Emeric Lhuisset de retour d’Ukraine

Image extraite du nouveau projet d’Emeric Lhuisset « J’entends au loin la réponse des cosaques » réalisé en Ukraine le mois dernier. Courtesy de l’artiste

Le nouveau projet d’Emeric Lhuisset J’entends au loin la réponse des cosaques en lien avec l’Ukraine est avancé. L’artiste en a donné un aperçu dans sa dernière newsletter, texte et image que nous relayons ici avec son autorisation.

« Navire de guerre russe, va te faire foutre ! »
24 février 2022, début de l’invasion globale.
Roman, un des 13 soldats ukrainiens présents sur l’île aux Serpents, répond au navire amiral russe leur ordonnant de se rendre.
Le 25 février, l’enregistrement de la conversation est rendu public et tourne en boucle dans les médias du monde entier.
Je repense immédiatement à la réponse des cosaques zaporogues au Sultan ottoman leur intimant de se soumettre, immortalisé par Ilya Répine et dont une reproduction qui m’a été offerte pendant la révolution de Maïdan, trône sous forme de magnet sur la porte de mon frigo depuis 2014.
Cette peinture si importante dans le récit national ukrainien est pourtant dans les collections du Musée d’art russe de Saint Pétersbourg. En 2021, lorsque la toile est présentée à Paris pour la rétrospective d’Ilya Répine au Petit Palais, l’exposition est intitulée Peindre l’âme russe, oubliant par là-même que Repine est né et a grandi à côté de Kharkiv dans l’Ukraine actuelle et qu’il a exalté dans ses peintures l’identité ukrainienne qui lui était si chère.

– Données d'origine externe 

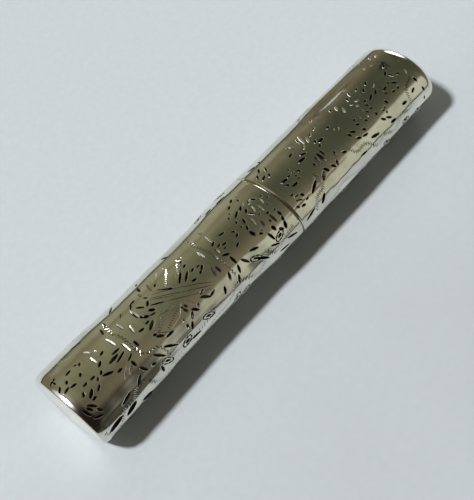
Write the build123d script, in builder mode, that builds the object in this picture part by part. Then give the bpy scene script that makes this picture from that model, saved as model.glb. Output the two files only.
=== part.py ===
"""Oval silver needle case, lying on its side along X, in two halves that pull apart.

The base (-X half) is a rolled oval tube with a flat end plate and an inner sleeve that stands out of
its mouth. The lid (+X half) is a rolled oval tube with a raised end cap, and it slides on the sleeve.
A "station" is a distance along the case, measured from the flat end. The origin is at the middle of the
length and of the width, on the surface that the case lies on.
"""

import os
from math import hypot

from build123d import *

# Driving dimensions, in millimetres
case_length = 86.0
case_height = 10.2  # through the flat of the oval, along Z
flat_end_width = 15.9  # across the oval, along Y
waist_width = 14.95
mouth_width = 15.7
cap_width = 15.4

seam_station = 47.2  # where the base and the lid meet
seam_gap = 0.15
base_wall = 0.5
sleeve_wall = 0.35
slide_clearance = 0.05  # between the sleeve and the lid, each side
plate_thickness = 0.6
rim_radius = 0.12  # worn outer edges of the two mouths
plate_edge_radius = 0.35  # filed round all along the closed end

waist_start, waist_full = 4.0, 21.0  # the base narrows between these stations
waist_end, mouth_start = 34.5, 41.4  # and opens again between these
taper_start = 60.0  # the lid narrows from here to the cap

sleeve_start = 42.2
sleeve_end = 56.2
solder_width = 0.3  # of the lengthwise seams
solder_hollow = 0.03  # how far the seams' solder has sunk below the sheet
solder_leg = 0.4  # of the rings in the corners
solder_land = 0.06  # least thickness at the feather edge of a ring
solder_bead = 0.2  # thickness of the ring that bridges the cap's joint

cap_station = 83.0  # where the lid tube ends and the cap starts
cap_skirt = 0.5
shoulder_radius = 2.2

# Sizes that follow from them
lid_wall = base_wall - slide_clearance
base_end = seam_station - seam_gap / 2
lid_start = seam_station + seam_gap / 2
oval_ratio_at_cap = case_height / cap_width


def ease(share):
    """Smooth step from 0 to 1."""
    share = min(max(share, 0.0), 1.0)
    return share * share * (3 - 2 * share)


def base_width(station):
    """Outer width of the base, with its hand-worked waist."""
    narrowing = (flat_end_width - waist_width) * ease((station - waist_start) / (waist_full - waist_start))
    opening = (mouth_width - waist_width) * ease((station - waist_end) / (mouth_start - waist_end))
    return flat_end_width - narrowing + opening


def lid_width(station):
    """Outer width of the lid tube, which narrows a little towards the cap."""
    return mouth_width - (mouth_width - cap_width) * ease(
        (station - taper_start) / (cap_station - taper_start)
    )


def across(station):
    """Plane across the case at a station, centred on the oval."""
    return Plane(
        origin=(station - case_length / 2, 0, case_height / 2), x_dir=(0, 1, 0), z_dir=(1, 0, 0)
    )


def oval(station, width, inset=0.0):
    """The oval at a station, set in on every side by the inset."""
    with BuildSketch(across(station)) as section:
        Ellipse(width / 2 - inset, case_height / 2 - inset)
    return section.sketch


def loft_ovals(stations, width_at, inset, mode):
    """One smooth body through the ovals at the stations."""
    loft([oval(station, width_at(station), inset) for station in stations], mode=mode)


def extrude_oval(start, end, width, inset, mode):
    """Straight oval body between two stations."""
    extrude(oval(start, width, inset), amount=end - start, mode=mode)


def build_base_shell():
    """Wall of the base: straight at the end plate, waisted, straight again at the mouth."""
    waist_stations = [waist_start, 8, 12, 16, waist_full, 28, waist_end, 36.5, 38, 39.5, mouth_start]
    for inset, mode in ((0.0, Mode.ADD), (base_wall, Mode.SUBTRACT)):
        extrude_oval(plate_thickness, waist_start, flat_end_width, inset, mode)
        loft_ovals(waist_stations, base_width, inset, mode)
        extrude_oval(mouth_start, base_end, mouth_width, inset, mode)


def build_lid_shell():
    """Wall of the lid tube: straight at the mouth, tapering towards the cap."""
    taper_stations = [taper_start, 66, 72, 78, cap_station]
    for inset, mode in ((0.0, Mode.ADD), (lid_wall, Mode.SUBTRACT)):
        extrude_oval(lid_start, taper_start, mouth_width, inset, mode)
        loft_ovals(taper_stations, lid_width, inset, mode)


def seam_strip(start, end, bottom, mode):
    """Thin upright strip through the underside wall, between two stations."""
    with BuildSketch(Plane.XY.offset(bottom)) as strip:
        with Locations(((start + end) / 2 - case_length / 2, 0)):
            Rectangle(end - start, solder_width)
    extrude(strip.sketch, amount=2 * base_wall - bottom, mode=mode)


def solder_ring(start, end, width, inset):
    """Ring of solder in a corner: widest against the face at the start, thinnest at the end."""
    extrude_oval(start, end, width, inset, Mode.ADD)
    loft([oval(start, width, inset + solder_leg), oval(end, width, inset + solder_land)], mode=Mode.SUBTRACT)


# Base half
with BuildPart() as base_tube:
    build_base_shell()
    mouth_edge = base_tube.edges().group_by(Axis.X)[-1].sort_by(SortBy.LENGTH)[-1]
    fillet(mouth_edge, rim_radius)
    seam_strip(0, base_end + 1, -base_wall, Mode.SUBTRACT)

with BuildPart() as base_seam_solder:
    build_base_shell()
    seam_strip(0, base_end - rim_radius, solder_hollow, Mode.INTERSECT)

with BuildPart() as base_end_plate:
    extrude_oval(0, plate_thickness, flat_end_width, 0, Mode.ADD)
    fillet(base_end_plate.faces().sort_by(Axis.X)[0].edges(), plate_edge_radius)

with BuildPart() as end_plate_solder:
    solder_ring(plate_thickness, plate_thickness + solder_leg, flat_end_width, base_wall)

with BuildPart() as inner_sleeve:
    extrude_oval(sleeve_start, sleeve_end, mouth_width, base_wall, Mode.ADD)
    lead_in = inner_sleeve.edges().group_by(Axis.X)[-1]
    chamfer(lead_in, sleeve_wall / 3)
    extrude_oval(sleeve_start, sleeve_end, mouth_width, base_wall + sleeve_wall, Mode.SUBTRACT)

with BuildPart() as sleeve_solder:
    solder_ring(sleeve_start, sleeve_start - solder_leg, mouth_width, base_wall)

# Lid half
with BuildPart() as lid_tube:
    build_lid_shell()
    mouth_edge = lid_tube.edges().group_by(Axis.X)[0].sort_by(SortBy.LENGTH)[-1]
    fillet(mouth_edge, rim_radius)
    seam_strip(lid_start - 1, cap_station + 1, -base_wall, Mode.SUBTRACT)

with BuildPart() as lid_seam_solder:
    build_lid_shell()
    seam_strip(lid_start + rim_radius, cap_station, solder_hollow, Mode.INTERSECT)

# The cap is turned round, then flattened to the oval. Its crown is an arc about the axis that runs
# smoothly into the arc of the shoulder, so the two centres give the crown's radius.
cap_radius = cap_width / 2
cap_depth = case_length - cap_station - cap_skirt
shoulder_offset = cap_radius - shoulder_radius
crown_radius = (shoulder_offset**2 + cap_depth**2 - shoulder_radius**2) / (2 * (cap_depth - shoulder_radius))
crown_centre = case_length / 2 - crown_radius
shoulder_centre = case_length / 2 - cap_depth


def cap_outline(inset):
    """Half outline of the cap, set in on every side by the inset, from the joint to the axis."""
    reach = hypot(shoulder_centre - crown_centre, shoulder_offset)
    crown = crown_radius - inset
    meeting = (
        crown_centre + crown * (shoulder_centre - crown_centre) / reach,
        crown * shoulder_offset / reach,
    )
    joint = cap_station - case_length / 2
    with BuildSketch(Plane.XZ) as outline:
        with BuildLine():
            skirt = Line((joint, cap_radius - inset), (shoulder_centre, cap_radius - inset))
            shoulder = TangentArc(skirt @ 1, meeting, tangent=skirt % 1)
            end_crown = TangentArc(shoulder @ 1, (crown_centre + crown, 0), tangent=shoulder % 1)
            Polyline(end_crown @ 1, (joint, 0), skirt @ 0)
        make_face()
    return outline.sketch


with BuildPart() as turned_cap:
    revolve(cap_outline(0), axis=Axis.X)
    revolve(cap_outline(lid_wall), axis=Axis.X, mode=Mode.SUBTRACT)

with BuildPart() as lid_end_cap:
    with Locations((0, 0, case_height / 2)):
        add(scale(turned_cap.part, by=(1, 1, oval_ratio_at_cap), mode=Mode.PRIVATE))

with BuildPart() as cap_solder:
    extrude_oval(cap_station - solder_leg, cap_station + solder_leg, cap_width, lid_wall, Mode.ADD)
    extrude_oval(
        cap_station - solder_leg, cap_station + solder_leg, cap_width, lid_wall + solder_bead, Mode.SUBTRACT
    )

pieces = {
    "base_tube": base_tube,
    "base_seam_solder": base_seam_solder,
    "base_end_plate": base_end_plate,
    "end_plate_solder": end_plate_solder,
    "inner_sleeve": inner_sleeve,
    "sleeve_solder": sleeve_solder,
    "lid_tube": lid_tube,
    "lid_seam_solder": lid_seam_solder,
    "lid_end_cap": lid_end_cap,
    "cap_solder": cap_solder,
}

os.makedirs("parts", exist_ok=True)
for name, piece in pieces.items():
    piece.part.label = name
    export_step(piece.part, f"parts/{name}.step")
    print(name, round(piece.part.volume, 2), "mm3")
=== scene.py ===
"""Looks of an old silver needle case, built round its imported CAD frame.

The case is an oval tube that lies on its side along X, in two halves that pull apart. Each half starts here
as a flat sheet of silver, as it did at the bench: the engraver's cuts are taken out of the flat sheet, and
the sheet is then rolled up. A place on a sheet is a station, the distance along the case from its flat
closed end, and a girth, the distance round the oval from the ridge on top, positive towards -Y. Both are
in millimetres.
"""

import logging
import math
from collections.abc import Iterable
from dataclasses import dataclass, field
from enum import Enum

import bmesh
import bpy
import numpy as np
from mathutils import Matrix, Vector


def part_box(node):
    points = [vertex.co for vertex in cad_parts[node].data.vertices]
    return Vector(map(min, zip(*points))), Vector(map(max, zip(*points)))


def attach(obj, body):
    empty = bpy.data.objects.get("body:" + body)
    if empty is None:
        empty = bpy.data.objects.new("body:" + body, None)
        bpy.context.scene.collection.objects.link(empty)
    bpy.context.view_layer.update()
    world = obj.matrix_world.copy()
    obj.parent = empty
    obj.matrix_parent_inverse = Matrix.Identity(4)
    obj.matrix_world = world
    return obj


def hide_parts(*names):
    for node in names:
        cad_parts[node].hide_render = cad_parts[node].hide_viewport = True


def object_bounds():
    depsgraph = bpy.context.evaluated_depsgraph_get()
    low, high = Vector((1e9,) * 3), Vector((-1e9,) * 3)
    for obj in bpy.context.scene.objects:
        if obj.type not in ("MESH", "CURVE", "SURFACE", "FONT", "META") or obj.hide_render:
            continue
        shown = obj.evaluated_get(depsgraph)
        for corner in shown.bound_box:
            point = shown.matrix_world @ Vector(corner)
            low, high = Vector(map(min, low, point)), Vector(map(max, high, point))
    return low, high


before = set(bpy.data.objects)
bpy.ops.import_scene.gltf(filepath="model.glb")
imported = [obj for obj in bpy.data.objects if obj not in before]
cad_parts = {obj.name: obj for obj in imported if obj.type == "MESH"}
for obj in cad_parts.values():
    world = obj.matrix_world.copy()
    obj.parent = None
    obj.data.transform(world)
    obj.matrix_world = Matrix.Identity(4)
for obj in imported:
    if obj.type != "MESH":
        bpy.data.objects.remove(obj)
cad_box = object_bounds()

MM = 0.001
NEAR = 1e-4  # in millimetres: closer than this is the same place
WELD = 1e-5  # in millimetres: vertices closer than this become one
log = logging.getLogger("needle_case")


# ---------------------------------------------------------------------------------------------- helpers


def linear(code: str) -> tuple[float, float, float, float]:
    """Turn an sRGB hex code into a linear colour with full alpha.

    Args:
        code: Colour as "#RRGGBB".

    Returns:
        Red, green, blue and alpha, from 0 to 1.
    """
    shares = [int(code[i : i + 2], 16) / 255 for i in (1, 3, 5)]
    curved = [c / 12.92 if c <= 0.04045 else ((c + 0.055) / 1.055) ** 2.4 for c in shares]
    return (*curved, 1.0)


def add_node(
    tree: bpy.types.NodeTree, kind: str, settings: dict[str, object] | None = None, **inputs: object
) -> bpy.types.Node:
    """Add a node with its settings, and its inputs as values or links.

    Args:
        tree: Node tree that gets the node.
        kind: Type name after "ShaderNode".
        settings: Properties of the node.
        **inputs: Socket name, with _ for a space, or "i" and its number, to a value or an output socket.

    Returns:
        The new node.
    """
    node = tree.nodes.new("ShaderNode" + kind)
    for name, value in (settings or {}).items():
        setattr(node, name, value)
    for name, value in inputs.items():
        socket = node.inputs[int(name[1:])] if name[1:].isdigit() else node.inputs[name.replace("_", " ")]
        if isinstance(value, bpy.types.NodeSocket):
            tree.links.new(value, socket)
        else:
            socket.default_value = value
    return node


def new_metal(name: str) -> tuple[bpy.types.Material, bpy.types.NodeTree, bpy.types.Node]:
    """Start a metal.

    Args:
        name: Name for the material.

    Returns:
        The material, its node tree and its shader.
    """
    material = bpy.data.materials.new(name)
    material.use_nodes = True
    shader = material.node_tree.nodes["Principled BSDF"]
    shader.inputs["Metallic"].default_value = 1.0
    return material, material.node_tree, shader


def make_object(name: str, mesh: bpy.types.Mesh) -> bpy.types.Object:
    """Put a mesh in the scene as an object at the origin.

    Args:
        name: Name for the object.
        mesh: Its mesh.

    Returns:
        The object.
    """
    piece = bpy.data.objects.new(name, mesh)
    bpy.context.scene.collection.objects.link(piece)
    return piece


def object_from(name: str, bm: bmesh.types.BMesh) -> bpy.types.Object:
    """Turn a bmesh into an object at the origin, and free the bmesh.

    Args:
        name: Name for the object and its mesh.
        bm: The bmesh.

    Returns:
        The object.
    """
    mesh = bpy.data.meshes.new(name)
    bm.to_mesh(mesh)
    bm.free()
    return make_object(name, mesh)


def object_in_case(
    name: str, bm: bmesh.types.BMesh, station: float, form: "CaseForm", sharp_deg: float
) -> bpy.types.Object:
    """Put a bmesh made in millimetres round its own axis in its place in the case, and shade it.

    Args:
        name: Name for the object and its mesh.
        bm: The bmesh, with its start at x = 0 and its axis along X.
        station: Station of its start.
        form: The case's form.
        sharp_deg: Edges bent by more than this many degrees stay sharp.

    Returns:
        The object.
    """
    place = Matrix.Translation((station - form.length / 2, 0, form.height / 2))
    bmesh.ops.transform(bm, matrix=place, verts=bm.verts)
    bmesh.ops.scale(bm, vec=(MM, MM, MM), verts=bm.verts)
    piece = object_from(name, bm)
    piece.data.shade_smooth()
    piece.data.set_sharp_from_angle(angle=math.radians(sharp_deg))
    return piece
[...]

Cette appropriation de l’histoire ukrainienne par la Russie est essentielle. J’en veux pour preuve le texte de 50 000 signes rédigé en juillet 2021 par Vladimir Poutine, expliquant que l’Ukraine n’est que le fruit d’une création artificielle soviétique et que son histoire est en réalité celle de la Russie – texte qu’il utilisera quelques mois plus tard pour justifier son invasion.
Cette vision coloniale découlant de l’impérialisme russe apparaît dès le 18e siècle où, pour rivaliser face aux grandes cours européennes, la Moscovie, devenue Empire russe, va s’approprier l’histoire très ancienne qui est celle de l’Ukraine.

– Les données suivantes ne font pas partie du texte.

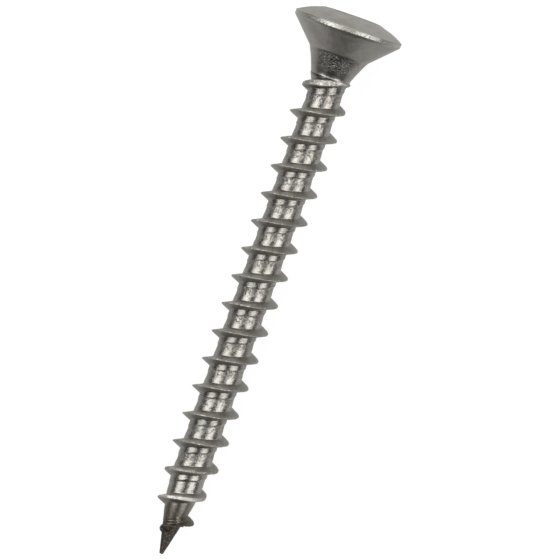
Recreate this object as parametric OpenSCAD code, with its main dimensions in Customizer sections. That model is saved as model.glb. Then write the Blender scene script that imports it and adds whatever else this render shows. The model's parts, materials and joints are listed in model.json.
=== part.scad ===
// Multi-purpose screw for wood and board: a raised countersunk head with a six-lobe socket,
// a conical neck, a thin core and one coarse thread that starts just above the point.
// It is one piece of stainless steel. It lies as it comes to rest, on the edge of its head
// and on the crest of its thread, with the head towards +X.

/* [Head] */
// Diameter of the head at its rim
head_d = 9.9; // [9.2:0.1:10.6]
// Height of the upright rim of the head
rim_h = 0.4; // [0.3:0.05:0.6]
// Bevel that takes the sharpness off both edges of the rim
rim_bevel = 0.06; // [0.04:0.01:0.1]
// Full angle of the countersunk cone under the rim
seat_angle = 90; // [84:1:96]
// Height of the dome above the rim, if the socket weren't cut into it
dome_h = 1.43; // [1.2:0.05:1.7]

/* [Socket] */
// Width of the six-lobe socket from lobe to lobe
socket_d = 4.5; // [4.3:0.05:4.6]
// Width of the socket from valley to valley
socket_inner_d = 3.25; // [3.15:0.05:3.35]
// Radius of the tip of each lobe
lobe_r = 0.38; // [0.34:0.01:0.42]
// Depth of the socket walls below the rim of its opening
socket_depth = 2.6; // [2.2:0.1:2.9]
// Diameter of the round lead-in at the mouth of the socket
lead_in_d = 4.95; // [4.8:0.05:5.1]
// Full angle of the cone at the bottom of the socket
socket_floor_angle = 120; // [110:5:140]

/* [Shank] */
// Length from the point to the top edge of the rim
screw_l = 50; // [46:0.5:54]
// Diameter of the core between the turns of the thread
core_d = 3.12; // [2.9:0.02:3.2]
// Diameter at which the neck meets the countersunk cone
neck_d = 5.42; // [5.2:0.02:5.7]
// Half angle of the conical neck
neck_angle = 23.3; // [20:0.1:26]

/* [Point] */
// Diameter of the blunt end of the point
tip_d = 0.34; // [0.24:0.02:0.5]
// Half angle of the point
tip_angle = 13.2; // [12:0.2:14]
// Radius of the curve that leads from the point into the core
tip_blend_r = 16; // [12:0.5:18]

/* [Thread] */
// Diameter over the crest of the thread
thread_d = 4.88; // [4.6:0.02:5.1]
// Travel of the thread in one turn
pitch = 2.61; // [2.4:0.01:2.8]
// Angle of the flank that faces the head, from a plane across the shank
head_flank = 24; // [20:0.5:27]
// Angle of the flank that faces the point, from a plane across the shank
tip_flank = 21; // [18:0.5:25]
// Width of the flat on the crest where the thread is full
crest_flat = 0.07; // [0.05:0.01:0.12]
// Rounding between the crest and its two flanks
crest_round = 0.1; // [0.06:0.01:0.14]
// Distance from the point to where the thread rises out of the core
thread_start = 1.85; // [1.6:0.05:2.4]
// How fast the thread rises from the core along the shank
start_rise = 0.64; // [0.5:0.02:0.8]
// Distance from the point to where the crest reaches its full diameter
full_thread_start = 9.5; // [8.5:0.1:10.5]
// How much the crest narrows along the shank towards the point
crest_taper = 0.092; // [0.07:0.002:0.11]
// Length over which the crest runs out at the neck
run_out_l = 3.7; // [3:0.1:4.4]
// Depth that the crest loses over its run-out
run_out_drop = 0.64; // [0.5:0.02:0.8]
// Roll of the screw about its own length as it lies
roll = 67.5; // [0:0.5:360]

/* [Hidden] */
steel = "#8f8b84";
$fn = 96;

turn_steps = 24;
blend_steps = 6;
root_sink = 0.12;
crest_top = 0.6;
least_start_width = 0.35;
start_turns = 0.75;
cut_over = 1;

head_r = head_d / 2;
core_r = core_d / 2;
neck_r = neck_d / 2;
tip_r = tip_d / 2;
crest_r = thread_d / 2;
lead_in_r = lead_in_d / 2;

rim_z = screw_l - rim_h;
seat_slope = tan(seat_angle / 2);
seat_z = rim_z - (head_r - neck_r) / seat_slope;
neck_z = seat_z - (neck_r - core_r) / tan(neck_angle);

dome_r = (head_r * head_r + dome_h * dome_h) / (2 * dome_h);
dome_centre_z = screw_l + dome_h - dome_r;
mouth_z = dome_centre_z + sqrt(dome_r * dome_r - lead_in_r * lead_in_r);

blend_l = tip_blend_r * sin(tip_angle);
blend_drop = tip_blend_r * (1 - cos(tip_angle));
cone_end_r = core_r - blend_drop;
cone_l = (cone_end_r - tip_r) / tan(tip_angle);
core_z = cone_l + blend_l;

thread_end = neck_z + 0.3;
run_out_z = thread_end - run_out_l;

// Radius of the bare shank, without its thread, at a distance from the point
function shank_r(z) =
    z < cone_l ? tip_r + z * tan(tip_angle)
    : z < core_z ? core_r - tip_blend_r + sqrt(pow(tip_blend_r, 2) - pow(core_z - z, 2))
    : core_r;

// Radius of the crest of the thread at a distance from the point
function crest_r_at(z) =
    min(crest_r,
        shank_r(z) - root_sink / 2 + start_rise * (z - thread_start),
        crest_r - crest_taper * (full_thread_start - z),
        z < run_out_z ? crest_r : crest_r - run_out_drop * pow((z - run_out_z) / run_out_l, 2));

// Share of its full width that the thread has where it starts
function start_width(z) = min(1, max(least_start_width, (z - thread_start) / start_turns / pitch));

// One section across the thread, from its root on the side of the point, over the crest,
// to its root on the side of the head: pairs of radius and distance along the shank. Both
// flanks keep their place along the whole thread, so a crest that is lower is also wider.
function thread_section(z) =
    let (root = shank_r(z) - root_sink,
         crest = crest_r_at(z),
         shoulder = max(crest - crest_round, root + root_sink / 4),
         wide = start_width(z),
         half = crest_flat / 2,
         tip_at = function (r) z - wide * (half + (crest_r - r) * tan(tip_flank)),
         head_at = function (r) z + wide * (half + (crest_r - r) * tan(head_flank)))
    [[root, tip_at(root)],
     [shoulder, tip_at(shoulder)],
     [crest, z + (tip_at(crest) - z) * crest_top],
     [crest, z + (head_at(crest) - z) * crest_top],
     [shoulder, head_at(shoulder)],
     [root, head_at(root)]];

// The seam of the turned body lies halfway up the side of the screw as it rests
seam_turn = 315 - roll;
section_n = 6;
first_step = ceil(thread_start / pitch * turn_steps);
last_step = floor(thread_end / pitch * turn_steps);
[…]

Pillage systématique des musées, destruction des manuels scolaires et de tout ouvrage relatant l’histoire et la culture ukrainienne, arrestation des enseignants refusant d’appliquer le programme officiel russe, telle est la réalité des territoires occupés. Olga Lioubinova, ministre de la culture russe, déclarait en mars 2022 : « Tout ce qui touche au développement du secteur culturel dans les nouvelles entités constitutives de la Fédération de Russie et à leur intégration est une priorité absolue pour nous. (…) Dès les premiers jours de l’opération militaire spéciale, des représentants de nos musées ont travaillé dans les nouveaux territoires ».
Alors que la guerre destinée à conquérir le territoire ukrainien est visible de tous et sa condamnation relativement consensuelle en Europe, la guerre beaucoup plus insidieuse qui se joue autour du contrôle de l’histoire et de la culture reste très méconnue et beaucoup d’Européens participent souvent inconsciemment à la diffusion de cette construction coloniale Russe.
La culture est une arme dans un vaste champ de bataille, tachons de ne pas l’oublier.